Feed Your Brain

The last time you stood in line at the grocery store checkout, did you struggle to avoid reading the headlines of the various trashy magazines racked in front of you?  If you haven’t noticed how difficult it is, give it a try the next time you’re in the store.

It’s the same with billboards on the side of the road, or advertisements on a city bus or taxi.

Humans (at least those that are literate) are drawn to reading stuff.  Why?

It turns out our brains are voracious learning machines.  They have evolved to consume and process information, and when it’s offered the brain will gobble it up like a greedy kid stuffing his face with candy after a successful trick-or-treating expedition.

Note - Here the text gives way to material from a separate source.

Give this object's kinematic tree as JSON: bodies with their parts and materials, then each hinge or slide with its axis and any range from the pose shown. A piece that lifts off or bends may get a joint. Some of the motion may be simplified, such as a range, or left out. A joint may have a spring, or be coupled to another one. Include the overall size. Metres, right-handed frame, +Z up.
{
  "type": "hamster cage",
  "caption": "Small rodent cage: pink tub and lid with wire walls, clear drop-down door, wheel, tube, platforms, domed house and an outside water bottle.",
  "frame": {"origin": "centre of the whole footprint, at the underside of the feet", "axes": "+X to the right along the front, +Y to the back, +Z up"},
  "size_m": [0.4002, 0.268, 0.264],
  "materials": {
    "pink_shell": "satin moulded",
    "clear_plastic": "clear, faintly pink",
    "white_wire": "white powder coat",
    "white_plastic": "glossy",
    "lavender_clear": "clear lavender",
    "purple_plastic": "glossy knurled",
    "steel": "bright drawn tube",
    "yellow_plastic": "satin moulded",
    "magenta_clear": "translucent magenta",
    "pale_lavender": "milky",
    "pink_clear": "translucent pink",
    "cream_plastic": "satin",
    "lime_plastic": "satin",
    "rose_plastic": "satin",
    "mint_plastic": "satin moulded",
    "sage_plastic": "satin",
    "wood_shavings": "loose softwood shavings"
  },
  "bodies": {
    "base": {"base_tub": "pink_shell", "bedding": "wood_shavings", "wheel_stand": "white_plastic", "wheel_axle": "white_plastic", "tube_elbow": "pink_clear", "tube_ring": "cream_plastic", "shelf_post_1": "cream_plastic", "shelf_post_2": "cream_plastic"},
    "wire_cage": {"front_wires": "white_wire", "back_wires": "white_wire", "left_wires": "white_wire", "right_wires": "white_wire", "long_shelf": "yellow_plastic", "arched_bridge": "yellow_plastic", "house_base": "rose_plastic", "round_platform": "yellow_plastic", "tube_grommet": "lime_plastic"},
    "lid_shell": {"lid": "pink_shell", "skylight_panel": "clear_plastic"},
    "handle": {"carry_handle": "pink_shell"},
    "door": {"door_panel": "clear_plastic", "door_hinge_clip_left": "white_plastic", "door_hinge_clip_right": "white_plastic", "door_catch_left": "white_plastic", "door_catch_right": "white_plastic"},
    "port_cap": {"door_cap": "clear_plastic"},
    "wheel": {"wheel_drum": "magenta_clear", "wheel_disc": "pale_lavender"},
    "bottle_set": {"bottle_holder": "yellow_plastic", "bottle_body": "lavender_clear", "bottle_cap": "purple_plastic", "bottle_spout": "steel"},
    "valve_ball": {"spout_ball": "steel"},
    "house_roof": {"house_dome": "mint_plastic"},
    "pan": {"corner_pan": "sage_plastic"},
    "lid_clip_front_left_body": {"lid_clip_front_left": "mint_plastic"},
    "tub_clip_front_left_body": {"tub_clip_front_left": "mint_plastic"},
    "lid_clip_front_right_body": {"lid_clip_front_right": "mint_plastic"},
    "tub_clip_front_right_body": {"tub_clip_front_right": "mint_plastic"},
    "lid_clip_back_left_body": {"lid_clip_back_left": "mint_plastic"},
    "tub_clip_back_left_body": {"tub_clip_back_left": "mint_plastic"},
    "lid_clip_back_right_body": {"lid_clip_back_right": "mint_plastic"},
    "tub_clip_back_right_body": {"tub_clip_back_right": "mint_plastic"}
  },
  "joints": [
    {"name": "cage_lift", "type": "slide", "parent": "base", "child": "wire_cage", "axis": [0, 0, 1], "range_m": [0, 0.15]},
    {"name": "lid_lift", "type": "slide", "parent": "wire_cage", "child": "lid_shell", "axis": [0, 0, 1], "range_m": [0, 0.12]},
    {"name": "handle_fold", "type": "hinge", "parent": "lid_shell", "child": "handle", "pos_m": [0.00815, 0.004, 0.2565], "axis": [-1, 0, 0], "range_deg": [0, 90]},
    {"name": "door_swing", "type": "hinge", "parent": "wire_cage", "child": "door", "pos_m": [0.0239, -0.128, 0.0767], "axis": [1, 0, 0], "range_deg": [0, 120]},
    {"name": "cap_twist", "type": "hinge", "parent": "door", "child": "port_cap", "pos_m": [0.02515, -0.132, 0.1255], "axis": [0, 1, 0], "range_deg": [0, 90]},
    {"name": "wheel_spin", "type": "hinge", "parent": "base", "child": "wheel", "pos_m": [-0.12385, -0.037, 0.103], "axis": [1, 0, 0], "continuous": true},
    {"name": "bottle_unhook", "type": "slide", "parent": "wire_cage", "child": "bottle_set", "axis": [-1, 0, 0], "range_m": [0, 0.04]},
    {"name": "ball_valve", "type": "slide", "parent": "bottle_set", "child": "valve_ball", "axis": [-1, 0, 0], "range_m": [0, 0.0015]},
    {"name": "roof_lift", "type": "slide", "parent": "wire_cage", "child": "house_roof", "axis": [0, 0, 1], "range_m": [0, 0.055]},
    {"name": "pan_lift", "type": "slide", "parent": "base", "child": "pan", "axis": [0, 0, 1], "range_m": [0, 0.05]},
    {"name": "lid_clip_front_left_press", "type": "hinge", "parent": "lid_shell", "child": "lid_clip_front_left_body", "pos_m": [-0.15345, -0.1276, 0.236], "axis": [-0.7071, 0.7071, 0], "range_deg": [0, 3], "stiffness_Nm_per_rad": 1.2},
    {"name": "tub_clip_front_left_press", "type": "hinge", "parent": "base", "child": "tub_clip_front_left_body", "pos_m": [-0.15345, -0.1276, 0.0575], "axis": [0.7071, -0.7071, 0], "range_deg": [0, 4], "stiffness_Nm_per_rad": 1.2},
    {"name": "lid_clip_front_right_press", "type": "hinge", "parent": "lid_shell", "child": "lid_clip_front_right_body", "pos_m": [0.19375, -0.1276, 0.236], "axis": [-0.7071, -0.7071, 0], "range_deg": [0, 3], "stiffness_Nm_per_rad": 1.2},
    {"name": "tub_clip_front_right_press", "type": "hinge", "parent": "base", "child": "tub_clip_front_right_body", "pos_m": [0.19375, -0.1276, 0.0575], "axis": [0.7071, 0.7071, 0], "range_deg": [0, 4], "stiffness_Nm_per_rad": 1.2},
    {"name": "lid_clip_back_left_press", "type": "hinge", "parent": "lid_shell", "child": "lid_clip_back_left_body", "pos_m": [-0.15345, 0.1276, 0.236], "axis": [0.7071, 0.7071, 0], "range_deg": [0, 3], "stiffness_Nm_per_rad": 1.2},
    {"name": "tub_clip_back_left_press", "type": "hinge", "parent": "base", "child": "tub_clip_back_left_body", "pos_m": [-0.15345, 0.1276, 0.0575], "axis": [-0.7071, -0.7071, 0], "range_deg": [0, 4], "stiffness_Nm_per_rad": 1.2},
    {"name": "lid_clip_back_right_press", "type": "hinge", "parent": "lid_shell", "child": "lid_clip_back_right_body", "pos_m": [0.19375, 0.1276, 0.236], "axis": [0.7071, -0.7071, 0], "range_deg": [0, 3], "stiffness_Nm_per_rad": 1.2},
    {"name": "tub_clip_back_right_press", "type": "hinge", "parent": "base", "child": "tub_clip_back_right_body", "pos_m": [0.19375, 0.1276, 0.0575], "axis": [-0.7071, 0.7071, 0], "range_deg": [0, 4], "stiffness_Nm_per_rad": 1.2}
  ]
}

That’s why it’s so difficult to resist reading all those tabloid headlines:  our brain is itching to learn more about why Brad and Angelina are choosing family over fame, and what went on inside Beyonce’s wedding.

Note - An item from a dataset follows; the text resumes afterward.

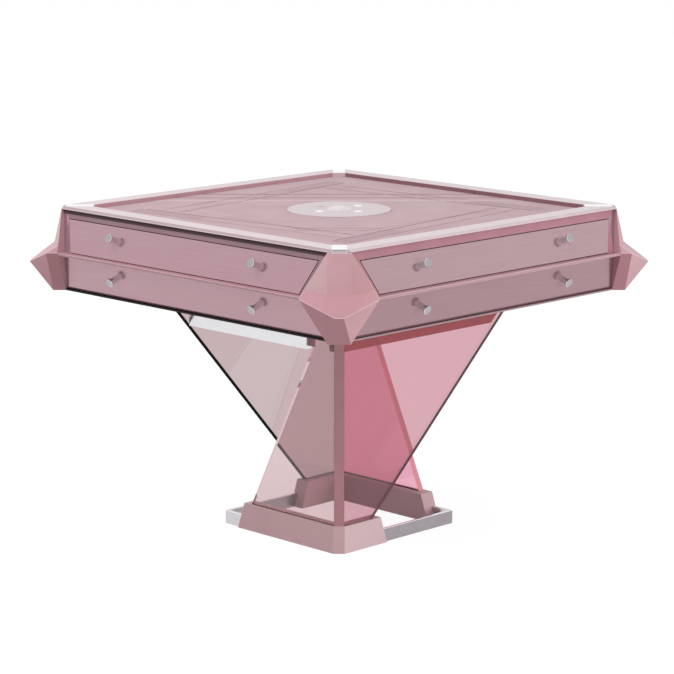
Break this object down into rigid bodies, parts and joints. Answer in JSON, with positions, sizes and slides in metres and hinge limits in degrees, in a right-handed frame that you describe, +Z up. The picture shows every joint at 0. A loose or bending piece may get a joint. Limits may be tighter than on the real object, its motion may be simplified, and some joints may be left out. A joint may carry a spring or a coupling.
{
  "type": "automatic mahjong table",
  "caption": "Square automatic mahjong table with faceted corner castings and drawers on each side, on a crossed pedestal of tinted glass plates.",
  "frame": {"origin": "on the floor, under the middle of the table", "axes": "+Z up; +X and +Y square to the table's sides; the pictured front corner is at +X, -Y"},
  "size_m": [1.0658, 1.0658, 0.76],
  "materials": {
    "felt": "short-pile table felt glued on a board, dusty rose",
    "rim_paint": "anodised pale rose, satin",
    "cap_metal": "polished",
    "casting_paint": "moulded ABS with satin rose paint",
    "front_metal": "brushed and anodised rose, satin",
    "tray_plastic": "moulded, matte",
    "liner_paint": "deep rose enamel, satin",
    "knob_chrome": "polished",
    "rail_metal": "anodised rose, satin",
    "body_sheet": "powder coated",
    "ring_steel": "polished stainless",
    "foot_paint": "satin rose enamel",
    "bar_metal": "anodised brown-rose, satin",
    "tinted_glass": "rose tinted float glass, polished edges",
    "bearer_paint": "deep rose enamel",
    "cross_steel": "polished",
    "mechanism_steel": "zinc plated",
    "drum_plastic": "moulded, matte",
    "lifter_felt": "moulded plate with a flocked top",
    "disc_plastic": "moulded, satin",
    "dome_plastic": "moulded, milky",
    "button_plastic": "moulded, glossy",
    "dice_plastic": "moulded, glossy"
  },
  "bodies": {
    "table": {"base_ring": "ring_steel", "front_foot": "foot_paint", "rear_foot": "foot_paint", "corner_bars": "bar_metal", "south_glass": "tinted_glass", "east_glass": "tinted_glass", "north_glass": "tinted_glass", "west_glass": "tinted_glass", "bearers": "bearer_paint", "cross_rails": "cross_steel", "bottom_pan": "body_sheet", "machine_housing": "body_sheet", "mid_rails": "rail_metal", "sill_rails": "rail_metal", "bay_liners": "liner_paint", "corner_northeast": "casting_paint", "corner_northwest": "casting_paint", "corner_southwest": "casting_paint", "corner_southeast": "casting_paint", "rim_strips": "rim_paint", "rim_corner_caps": "cap_metal", "playing_board": "felt", "lift_bridge": "mechanism_steel", "drum_spindle": "mechanism_steel"},
    "dice_unit": {"dice_housing": "disc_plastic", "dice_dome": "dome_plastic", "dice": "dice_plastic"},
    "drum": {"shuffle_drum": "drum_plastic"},
    "east_upper_drawer": {"east_upper_front": "front_metal", "east_upper_tray": "tray_plastic", "east_upper_knobs": "knob_chrome"},
    "east_lower_drawer": {"east_lower_front": "front_metal", "east_lower_tray": "tray_plastic", "east_lower_knobs": "knob_chrome"},
    "east_tile_lifter": {"east_lifter": "lifter_felt"},
    "east_dice_button": {"east_button": "button_plastic"},
    "north_upper_drawer": {"north_upper_front": "front_metal", "north_upper_tray": "tray_plastic", "north_upper_knobs": "knob_chrome"},
    "north_lower_drawer": {"north_lower_front": "front_metal", "north_lower_tray": "tray_plastic", "north_lower_knobs": "knob_chrome"},
    "north_tile_lifter": {"north_lifter": "lifter_felt"},
    "north_dice_button": {"north_button": "button_plastic"},
    "west_upper_drawer": {"west_upper_front": "front_metal", "west_upper_tray": "tray_plastic", "west_upper_knobs": "knob_chrome"},
    "west_lower_drawer": {"west_lower_front": "front_metal", "west_lower_tray": "tray_plastic", "west_lower_knobs": "knob_chrome"},
    "west_tile_lifter": {"west_lifter": "lifter_felt"},
    "west_dice_button": {"west_button": "button_plastic"},
    "south_upper_drawer": {"south_upper_front": "front_metal", "south_upper_tray": "tray_plastic", "south_upper_knobs": "knob_chrome"},
    "south_lower_drawer": {"south_lower_front": "front_metal", "south_lower_tray": "tray_plastic", "south_lower_knobs": "knob_chrome"},
    "south_tile_lifter": {"south_lifter": "lifter_felt"},
    "south_dice_button": {"south_button": "button_plastic"}
  },
  "joints": [
    {"name": "dice_unit_lift", "type": "slide", "parent": "table", "child": "dice_unit", "axis": [0, 0, 1], "range_m": [0, 0.05]},
    {"name": "drum_turn", "type": "hinge", "parent": "table", "child": "drum", "pos_m": [0, 0, 0.6], "axis": [0, 0, 1], "continuous": true},
    {"name": "east_upper_drawer_slide", "type": "slide", "parent": "table", "child": "east_upper_drawer", "axis": [1, 0, 0], "range_m": [0, 0.11]},
    {"name": "east_lower_drawer_slide", "type": "slide", "parent": "table", "child": "east_lower_drawer", "axis": [1, 0, 0], "range_m": [0, 0.11]},
    {"name": "east_lifter_slide", "type": "slide", "parent": "table", "child": "east_tile_lifter", "axis": [0, 0, 1], "range_m": [-0.045, 0]},
    {"name": "east_button_press", "type": "slide", "parent": "dice_unit", "child": "east_dice_button", "axis": [0, 0, 1], "range_m": [-0.0015, 0], "stiffness_N_per_m": 200, "springref_m": 0.002},
    {"name": "north_upper_drawer_slide", "type": "slide", "parent": "table", "child": "north_upper_drawer", "axis": [0, 1, 0], "range_m": [0, 0.11]},
    {"name": "north_lower_drawer_slide", "type": "slide", "parent": "table", "child": "north_lower_drawer", "axis": [0, 1, 0], "range_m": [0, 0.11]},
    {"name": "north_lifter_slide", "type": "slide", "parent": "table", "child": "north_tile_lifter", "axis": [0, 0, 1], "range_m": [-0.045, 0]},
    {"name": "north_button_press", "type": "slide", "parent": "dice_unit", "child": "north_dice_button", "axis": [0, 0, 1], "range_m": [-0.0015, 0], "stiffness_N_per_m": 200, "springref_m": 0.002},
    {"name": "west_upper_drawer_slide", "type": "slide", "parent": "table", "child": "west_upper_drawer", "axis": [-1, 0, 0], "range_m": [0, 0.11]},
    {"name": "west_lower_drawer_slide", "type": "slide", "parent": "table", "child": "west_lower_drawer", "axis": [-1, 0, 0], "range_m": [0, 0.11]},
    {"name": "west_lifter_slide", "type": "slide", "parent": "table", "child": "west_tile_lifter", "axis": [0, 0, 1], "range_m": [-0.045, 0]},
    {"name": "west_button_press", "type": "slide", "parent": "dice_unit", "child": "west_dice_button", "axis": [0, 0, 1], "range_m": [-0.0015, 0], "stiffness_N_per_m": 200, "springref_m": 0.002},
    {"name": "south_upper_drawer_slide", "type": "slide", "parent": "table", "child": "south_upper_drawer", "axis": [0, -1, 0], "range_m": [0, 0.11]},
    {"name": "south_lower_drawer_slide", "type": "slide", "parent": "table", "child": "south_lower_drawer", "axis": [0, -1, 0], "range_m": [0, 0.11]},
    {"name": "south_lifter_slide", "type": "slide", "parent": "table", "child": "south_tile_lifter", "axis": [0, 0, 1], "range_m": [-0.045, 0]},
    {"name": "south_button_press", "type": "slide", "parent": "dice_unit", "child": "south_dice_button", "axis": [0, 0, 1], "range_m": [-0.0015, 0], "stiffness_N_per_m": 200, "springref_m": 0.002}
  ]
}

[Well, that and the fact that our brains love stories, but that’s a tale for another time.]

Marketers know this and exploit it.  Take a spin through any city or mid-sized town and you’ll be barraged with words, images, and symbols designed for the dual purpose of:

  1. Satisfying your brain’s craving for more information, and
  2. Getting you to buy endless quantities of stuff

But there’s no reason why you can’t exploit it as well.

Social media is addictive for the very same reason.  Your brain loves to chow down for countless hours on pictures, stories, and memes about your friends, friends of friends, and people you don’t even know.  It’s all new information, and your brain luuurves new information.

It’s not terribly useful information, of course, and in that way social media is more like M&M’s for the brain than it is protein and veggies.

So provide your mind with a little discipline.  When you find yourself craving some Facebook or Instagram, instead try consuming something both new and useful.

A few M&M’s once in awhile won’t kill you.  But filling up on them day after day will leave you restless and unfulfilled.